Real-world deployments show the impact of getting this balance right. Consider a fast-growing online nicotine product retailer that faced a compliance deadline: its manual, ID-upload system racked up a 40% abandonment rate and a backlog of support tickets. After switching to an AI-driven, privacy-preserving age verification system, the company integrated a selfie-based check that took an average of 8 seconds. Abandonment plummeted to 6%, support inquiries related to verification dropped by 74%, and they passed a subsequent regulatory audit with zero findings. In another case, an indie video platform hosting age-gated artistic content replaced a rigid credit card gate with layered estimation and optional ID check, seeing a 22% increase in verified memberships in the first quarter—proof that lowering privacy fears and friction directly boosts the bottom line. These examples highlight that the right age verification strategy is not about choosing the strictest check but about calibrating the level of assurance to the risk, the regulation, and the user’s expectations.
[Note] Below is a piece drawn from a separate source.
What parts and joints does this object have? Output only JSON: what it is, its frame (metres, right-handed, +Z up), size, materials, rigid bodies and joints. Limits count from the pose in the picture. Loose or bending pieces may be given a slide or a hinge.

Ultimately, the age gate is becoming a cornerstone interface of the digital world, akin to the login screen. Done right, it is a clear moment of value exchange: the user’s small investment of time for the platform’s assurance of safety and compliance. Companies that embed this philosophy into their product design will not only satisfy today’s regulators—they will earn a reservoir of consumer goodwill that pays dividends far beyond a compliance checkbox.